Exactly reproduce the lines from the line that has "Give this object's" down to the last line of the entries, inclusive.

↓↓↓

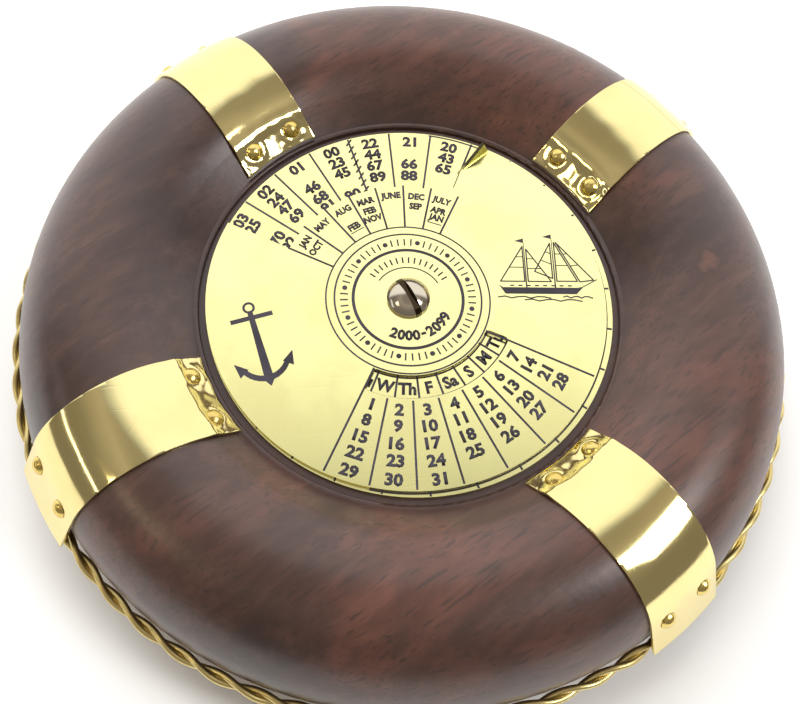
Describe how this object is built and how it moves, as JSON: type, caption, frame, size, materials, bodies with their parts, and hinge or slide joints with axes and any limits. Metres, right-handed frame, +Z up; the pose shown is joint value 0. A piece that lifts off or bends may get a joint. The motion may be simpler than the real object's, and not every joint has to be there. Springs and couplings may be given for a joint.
{
  "type": "perpetual desk calendar",
  "caption": "Perpetual desk calendar: two brass dials on a pivot screw in a turned wooden life ring with brass straps, pins and a wire rope.",
  "frame": {"origin": "centre of the base, on the surface it rests on; the ring's own axis", "axes": "+Z up through the dials, -Y towards the reader, +X to the reader's right"},
  "size_m": [0.153, 0.153, 0.0318],
  "materials": {
    "hardwood": "dark red-brown hardwood, turned, glossy lacquer",
    "felt": "thin dark green felt",
    "dial_brass": "smooth pale brass sheet with black-filled etching",
    "strap_brass": "polished thin brass sheet",
    "fixing_brass": "polished solid brass",
    "rope_brass": "bright brass wire, twisted"
  },
  "bodies": {
    "ring": {"wood_ring": "hardwood", "felt_base": "felt", "rear_dial": "dial_brass", "spacer_washer": "fixing_brass", "pivot_screw": "fixing_brass", "pivot_nut": "fixing_brass", "wire_rope": "rope_brass", "brass_strap_nw": "strap_brass", "inner_pins_nw": "fixing_brass", "outer_pins_nw": "fixing_brass", "brass_strap_ne": "strap_brass", "inner_pins_ne": "fixing_brass", "outer_pins_ne": "fixing_brass", "brass_strap_sw": "strap_brass", "inner_pins_sw": "fixing_brass", "outer_pins_sw": "fixing_brass", "brass_strap_se": "strap_brass", "inner_pins_se": "fixing_brass", "outer_pins_se": "fixing_brass"},
    "dial": {"front_dial": "dial_brass"}
  },
  "joints": [
    {"name": "front_dial_turn", "type": "hinge", "parent": "ring", "child": "dial", "pos_m": [-0.0007, 0.0001, 0.0228], "axis": [0, 0, 1], "continuous": true}
  ]
}
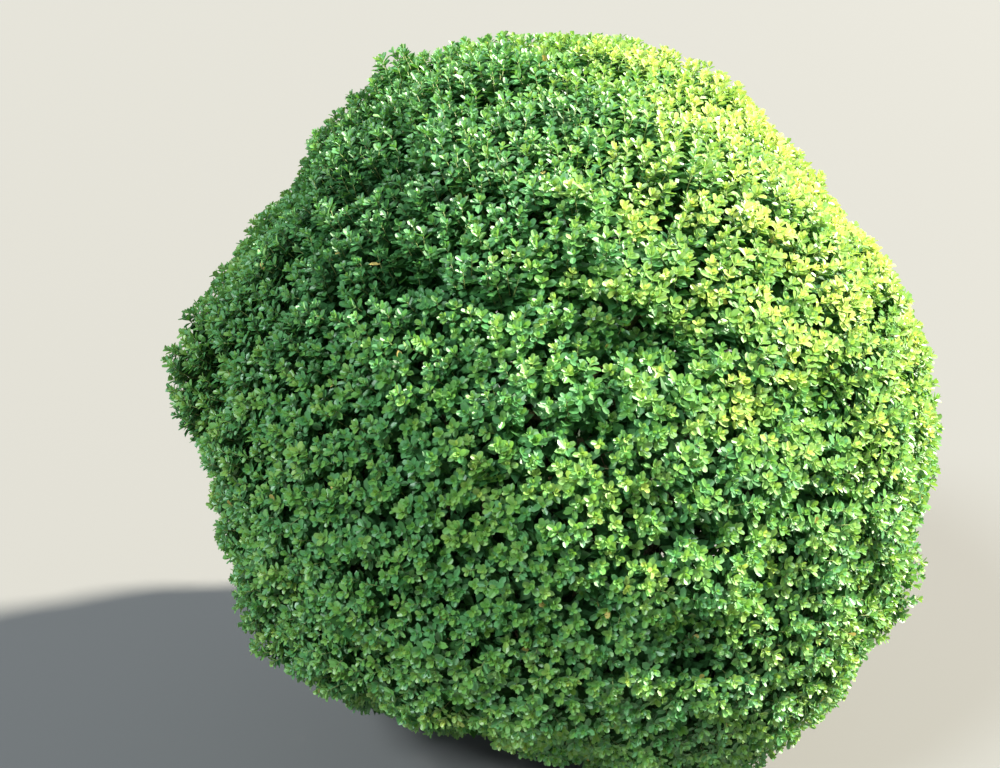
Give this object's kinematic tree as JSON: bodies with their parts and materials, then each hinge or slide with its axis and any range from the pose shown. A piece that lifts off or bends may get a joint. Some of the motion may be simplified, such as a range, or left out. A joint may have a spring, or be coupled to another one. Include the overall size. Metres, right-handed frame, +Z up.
{
  "type": "box topiary ball",
  "caption": "Clipped box bush, a leafy ball rooted in the ground on a short trunk that forks into boughs inside the crown.",
  "frame": {"origin": "centre of the flat cut under the trunk, at ground level", "axes": "+Z up, -Y towards the crown's front as pictured, +X to the right of that view"},
  "size_m": [1.2012, 1.1907, 1.1985],
  "materials": {
    "bark": "rough grey-brown bark, corky and finely cracked",
    "foliage": "small glossy evergreen leaves, deep green inside the crown and yellow-green at the fresh tips"
  },
  "bodies": {
    "root": {"trunk": "bark", "bough_1": "bark", "bough_2": "bark", "bough_3": "bark", "bough_4": "bark", "bough_5": "bark", "crown": "foliage"}
  },
  "joints": []
}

↑↑↑

◆ Response for this exercise:
Give this object's kinematic tree as JSON: bodies with their parts and materials, then each hinge or slide with its axis and any range from the pose shown. A piece that lifts off or bends may get a joint. Some of the motion may be simplified, such as a range, or left out. A joint may have a spring, or be coupled to another one. Include the overall size. Metres, right-handed frame, +Z up.
{
  "type": "box topiary ball",
  "caption": "Clipped box bush, a leafy ball rooted in the ground on a short trunk that forks into boughs inside the crown.",
  "frame": {"origin": "centre of the flat cut under the trunk, at ground level", "axes": "+Z up, -Y towards the crown's front as pictured, +X to the right of that view"},
  "size_m": [1.2012, 1.1907, 1.1985],
  "materials": {
    "bark": "rough grey-brown bark, corky and finely cracked",
    "foliage": "small glossy evergreen leaves, deep green inside the crown and yellow-green at the fresh tips"
  },
  "bodies": {
    "root": {"trunk": "bark", "bough_1": "bark", "bough_2": "bark", "bough_3": "bark", "bough_4": "bark", "bough_5": "bark", "crown": "foliage"}
  },
  "joints": []
}